Exercise
Reproduce each line exactly.

Task material
-----

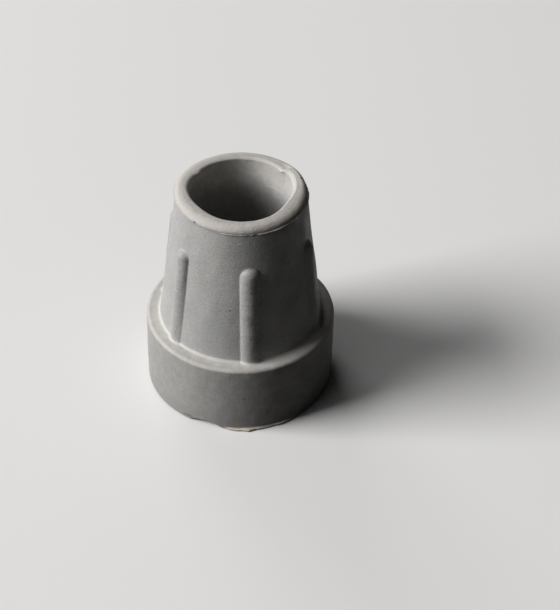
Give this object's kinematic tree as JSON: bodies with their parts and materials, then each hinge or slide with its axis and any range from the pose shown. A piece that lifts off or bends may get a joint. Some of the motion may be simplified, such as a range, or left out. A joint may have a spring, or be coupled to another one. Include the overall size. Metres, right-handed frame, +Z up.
{
  "type": "rubber cane tip",
  "caption": "Grey rubber cane tip: a blind bore in a ribbed conical neck, on a wide round foot with a grooved sole.",
  "frame": {"origin": "centre of the sole, on the plane of the ground", "axes": "+Z up the bore's axis, out of the mouth; -Y is the front, and a wide rib lies on it"},
  "size_m": [0.0356, 0.0356, 0.043],
  "materials": {
    "grey_rubber": "matte grey moulded rubber, dusty and lightly stained"
  },
  "bodies": {
    "root": {"cane_tip": "grey_rubber"}
  },
  "joints": []
}
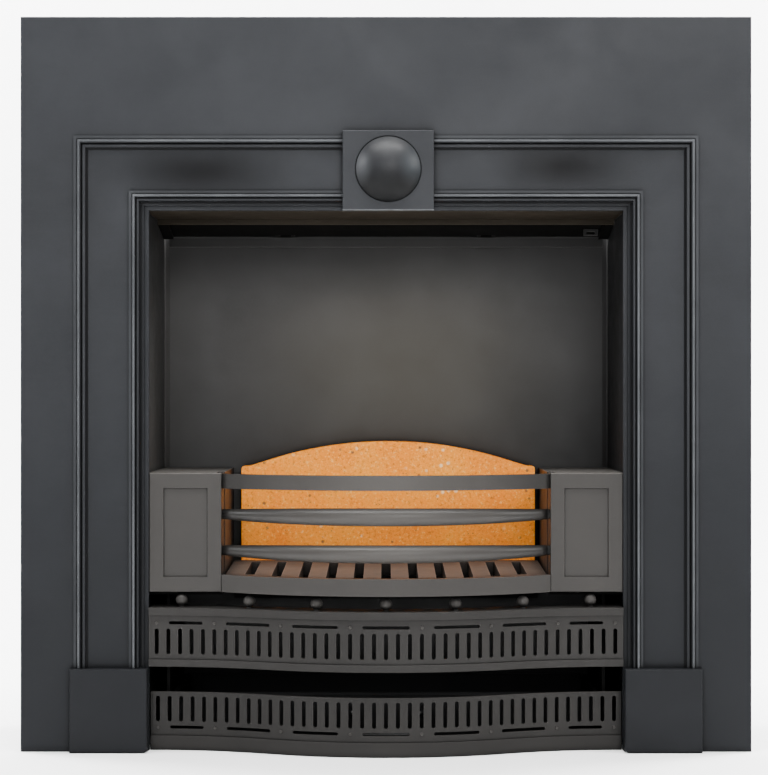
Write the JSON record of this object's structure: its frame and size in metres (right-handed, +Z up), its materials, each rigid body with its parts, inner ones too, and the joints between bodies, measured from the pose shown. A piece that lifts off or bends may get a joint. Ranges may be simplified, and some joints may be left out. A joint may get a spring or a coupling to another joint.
{
  "type": "fireplace insert",
  "caption": "Cast-iron hob-grate fireplace insert: moulded facia with bossed tablet, bowed bars over a fire brick, pierced bowed frets, damper and ash pan.",
  "frame": {"origin": "bottom centre of the bounding box, on the hearth", "axes": "+X to the right seen from the room, +Y into the chimney, +Z up"},
  "size_m": [0.965, 0.2964, 0.97],
  "materials": {
    "facia_iron": "matte, black-leaded, cool charcoal",
    "hob_iron": "matte, slightly warmer grey, fine sand-cast texture",
    "firebox_iron": "matte, dark, heat-dulled",
    "grate_iron": "matte, brownish",
    "brick": "matte fired clay with dark and cream grog specks",
    "sheet_steel": "matt black",
    "steel_fixing": "dull, blackened"
  },
  "bodies": {
    "insert": {"facia_casting": "facia_iron", "plinth_left": "facia_iron", "plinth_right": "facia_iron", "keystone_tablet": "facia_iron", "boss_dome": "facia_iron", "boss_stud_nut": "steel_fixing", "side_plate_left": "firebox_iron", "side_plate_right": "firebox_iron", "back_plate": "firebox_iron", "hinge_rail": "firebox_iron", "damper_hinge_lugs": "firebox_iron", "damper_hinge_pins": "steel_fixing", "throat_shelf": "firebox_iron", "damper_ledges": "firebox_iron", "hob_left": "hob_iron", "hob_right": "hob_iron", "hob_base_left": "firebox_iron", "hob_base_right": "firebox_iron", "pit_wall_left": "firebox_iron", "pit_wall_right": "firebox_iron", "front_rail": "hob_iron", "rear_ledge": "firebox_iron", "fire_brick": "brick", "upper_fret_ledge": "hob_iron", "upper_fret_plate": "hob_iron", "upper_fret_rivets": "hob_iron", "upper_fret_foot": "hob_iron", "fret_brackets": "firebox_iron", "frieze_balls": "hob_iron", "casing_bolts": "steel_fixing", "back_plate_bolts": "steel_fixing", "plinth_screws": "steel_fixing"},
    "damper": {"damper_flap": "firebox_iron", "damper_pull": "firebox_iron"},
    "front_bars": {"bar_end_left": "hob_iron", "bar_end_right": "hob_iron", "bar_top_flat": "hob_iron", "bar_middle": "hob_iron", "bar_lower": "hob_iron"},
    "bottom_grate_body": {"bottom_grate": "grate_iron"},
    "ashpit_cover": {"cover_plate": "hob_iron", "cover_rivets": "hob_iron", "cover_base": "hob_iron"},
    "ash_pan_body": {"ash_pan": "sheet_steel", "bail_ears": "sheet_steel"},
    "pan_bail": {"ash_pan_bail": "steel_fixing"}
  },
  "joints": [
    {"name": "damper_tilt", "type": "hinge", "parent": "insert", "child": "damper", "pos_m": [0, 0.13225, 0.7045], "axis": [-1, 0, 0], "range_deg": [0, 65]},
    {"name": "front_bars_lift", "type": "slide", "parent": "insert", "child": "front_bars", "axis": [0, 0, 1], "range_m": [0, 0.12]},
    {"name": "grate_lift", "type": "slide", "parent": "insert", "child": "bottom_grate_body", "axis": [0, 0, 1], "range_m": [0, 0.1]},
    {"name": "cover_out", "type": "slide", "parent": "insert", "child": "ashpit_cover", "axis": [0, -1, 0], "range_m": [0, 0.42]},
    {"name": "pan_out", "type": "slide", "parent": "insert", "child": "ash_pan_body", "axis": [0, -1, 0], "range_m": [0, 0.34]},
    {"name": "bail_swing", "type": "hinge", "parent": "ash_pan_body", "child": "pan_bail", "pos_m": [0, -0.05625, 0.046], "axis": [-1, 0, 0], "range_deg": [0, 85]}
  ],
  "couplings": [
    {"joint": "pan_out", "follows": "cover_out", "ratio": 0.8}
  ]
}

-----

Result
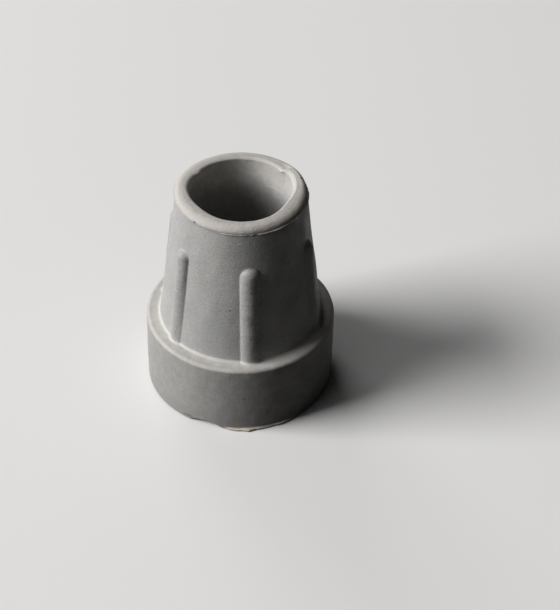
Give this object's kinematic tree as JSON: bodies with their parts and materials, then each hinge or slide with its axis and any range from the pose shown. A piece that lifts off or bends may get a joint. Some of the motion may be simplified, such as a range, or left out. A joint may have a spring, or be coupled to another one. Include the overall size. Metres, right-handed frame, +Z up.
{
  "type": "rubber cane tip",
  "caption": "Grey rubber cane tip: a blind bore in a ribbed conical neck, on a wide round foot with a grooved sole.",
  "frame": {"origin": "centre of the sole, on the plane of the ground", "axes": "+Z up the bore's axis, out of the mouth; -Y is the front, and a wide rib lies on it"},
  "size_m": [0.0356, 0.0356, 0.043],
  "materials": {
    "grey_rubber": "matte grey moulded rubber, dusty and lightly stained"
  },
  "bodies": {
    "root": {"cane_tip": "grey_rubber"}
  },
  "joints": []
}
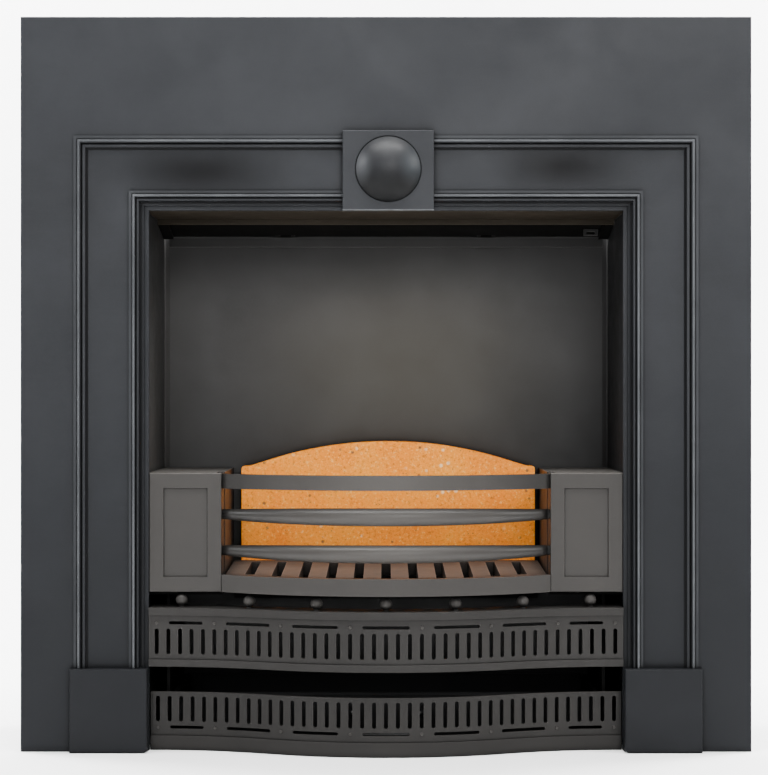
Write the JSON record of this object's structure: its frame and size in metres (right-handed, +Z up), its materials, each rigid body with its parts, inner ones too, and the joints between bodies, measured from the pose shown. A piece that lifts off or bends may get a joint. Ranges may be simplified, and some joints may be left out. A joint may get a spring or a coupling to another joint.
{
  "type": "fireplace insert",
  "caption": "Cast-iron hob-grate fireplace insert: moulded facia with bossed tablet, bowed bars over a fire brick, pierced bowed frets, damper and ash pan.",
  "frame": {"origin": "bottom centre of the bounding box, on the hearth", "axes": "+X to the right seen from the room, +Y into the chimney, +Z up"},
  "size_m": [0.965, 0.2964, 0.97],
  "materials": {
    "facia_iron": "matte, black-leaded, cool charcoal",
    "hob_iron": "matte, slightly warmer grey, fine sand-cast texture",
    "firebox_iron": "matte, dark, heat-dulled",
    "grate_iron": "matte, brownish",
    "brick": "matte fired clay with dark and cream grog specks",
    "sheet_steel": "matt black",
    "steel_fixing": "dull, blackened"
  },
  "bodies": {
    "insert": {"facia_casting": "facia_iron", "plinth_left": "facia_iron", "plinth_right": "facia_iron", "keystone_tablet": "facia_iron", "boss_dome": "facia_iron", "boss_stud_nut": "steel_fixing", "side_plate_left": "firebox_iron", "side_plate_right": "firebox_iron", "back_plate": "firebox_iron", "hinge_rail": "firebox_iron", "damper_hinge_lugs": "firebox_iron", "damper_hinge_pins": "steel_fixing", "throat_shelf": "firebox_iron", "damper_ledges": "firebox_iron", "hob_left": "hob_iron", "hob_right": "hob_iron", "hob_base_left": "firebox_iron", "hob_base_right": "firebox_iron", "pit_wall_left": "firebox_iron", "pit_wall_right": "firebox_iron", "front_rail": "hob_iron", "rear_ledge": "firebox_iron", "fire_brick": "brick", "upper_fret_ledge": "hob_iron", "upper_fret_plate": "hob_iron", "upper_fret_rivets": "hob_iron", "upper_fret_foot": "hob_iron", "fret_brackets": "firebox_iron", "frieze_balls": "hob_iron", "casing_bolts": "steel_fixing", "back_plate_bolts": "steel_fixing", "plinth_screws": "steel_fixing"},
    "damper": {"damper_flap": "firebox_iron", "damper_pull": "firebox_iron"},
    "front_bars": {"bar_end_left": "hob_iron", "bar_end_right": "hob_iron", "bar_top_flat": "hob_iron", "bar_middle": "hob_iron", "bar_lower": "hob_iron"},
    "bottom_grate_body": {"bottom_grate": "grate_iron"},
    "ashpit_cover": {"cover_plate": "hob_iron", "cover_rivets": "hob_iron", "cover_base": "hob_iron"},
    "ash_pan_body": {"ash_pan": "sheet_steel", "bail_ears": "sheet_steel"},
    "pan_bail": {"ash_pan_bail": "steel_fixing"}
  },
  "joints": [
    {"name": "damper_tilt", "type": "hinge", "parent": "insert", "child": "damper", "pos_m": [0, 0.13225, 0.7045], "axis": [-1, 0, 0], "range_deg": [0, 65]},
    {"name": "front_bars_lift", "type": "slide", "parent": "insert", "child": "front_bars", "axis": [0, 0, 1], "range_m": [0, 0.12]},
    {"name": "grate_lift", "type": "slide", "parent": "insert", "child": "bottom_grate_body", "axis": [0, 0, 1], "range_m": [0, 0.1]},
    {"name": "cover_out", "type": "slide", "parent": "insert", "child": "ashpit_cover", "axis": [0, -1, 0], "range_m": [0, 0.42]},
    {"name": "pan_out", "type": "slide", "parent": "insert", "child": "ash_pan_body", "axis": [0, -1, 0], "range_m": [0, 0.34]},
    {"name": "bail_swing", "type": "hinge", "parent": "ash_pan_body", "child": "pan_bail", "pos_m": [0, -0.05625, 0.046], "axis": [-1, 0, 0], "range_deg": [0, 85]}
  ],
  "couplings": [
    {"joint": "pan_out", "follows": "cover_out", "ratio": 0.8}
  ]
}